Client (CLI) impact¶
“ironic” CLI¶
None
“openstack baremetal” CLI¶
An openstack baremetal node steps
and openstack baremetal node hold
commands will be added to facilitate returning the data exposed by this api.
RPC API impact¶
A new RPC method will need to be added called get_steps
that will support a single argument to indicate what class of
steps are being requested by the API user.
Driver API impact¶
None
Nova driver impact¶
None is required for this feature.
That being said, there is value to enable a node to be scheduled which is
being held for an available deployment. As such, it could be an optional
enhancement which could save quite a bit of time in a deployment process.
This could be enabled by allowing nova to consider a node in the holding
state to be available for deployments by also evaluating the
target_provision_state
for nodes in holding
. It would be
fairly tight coupling, but a frequent ask is for faster deployments,
and it would be a route that we could take to enable such
functionality in terms of “holding for deployment”.
Ramdisk impact¶
None
Security impact¶
None
Other end user impact¶
None
Scalability impact¶
None
Performance Impact¶
None
Other deployer impact¶
None
Developer impact¶
None
Implementation¶
Assignee(s)¶
- Primary assignee:
Julia Kreger (TheJulia) <juliaashleykreger@gmail.com>
- Other contributors:
?
Work Items¶
Implement API to retrieve a list of states.
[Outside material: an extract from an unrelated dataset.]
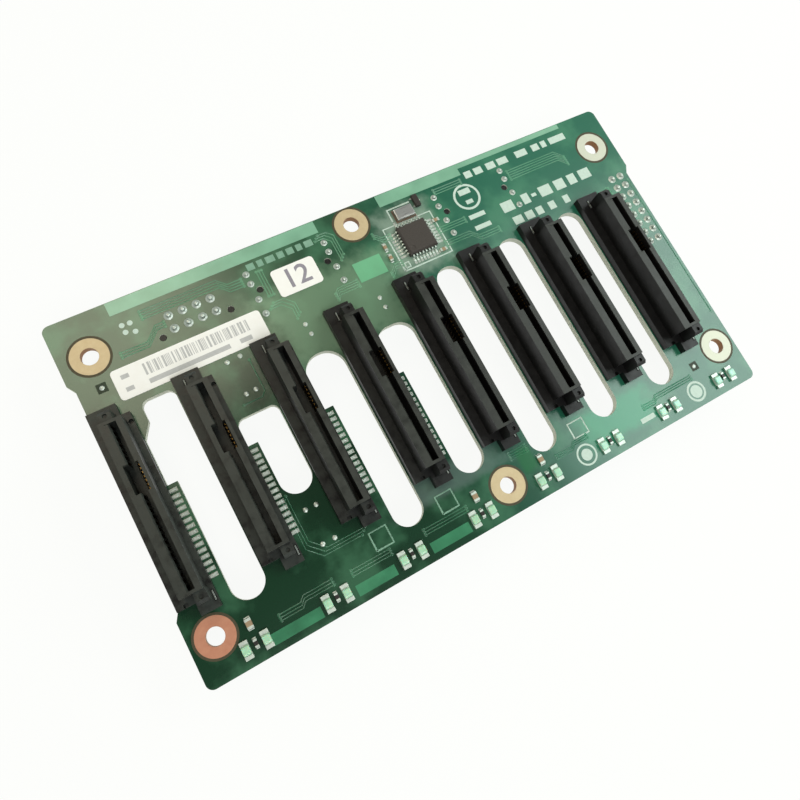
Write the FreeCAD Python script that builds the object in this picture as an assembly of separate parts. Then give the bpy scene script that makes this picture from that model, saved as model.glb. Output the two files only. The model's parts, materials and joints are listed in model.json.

Implement State machine changes to allow an idle agent instance to return cleaning step data.
Add API tests to ironic-tempest-plugin.
Update state machine documentation.
Add Admin documentation.
Update CLI documentation.
Dependencies¶
None
Testing¶
Basic API contract and state testing should be sufficient for this feature.
Upgrades and Backwards Compatibility¶
N/A, The existing rolling upgrades and RPC version pinning practice should be more than sufficient to support this feature.
Documentation Impact¶
Additional details will need to be added to the Admin guide. State documentation will need to be updated. Update client documentation for new state verb.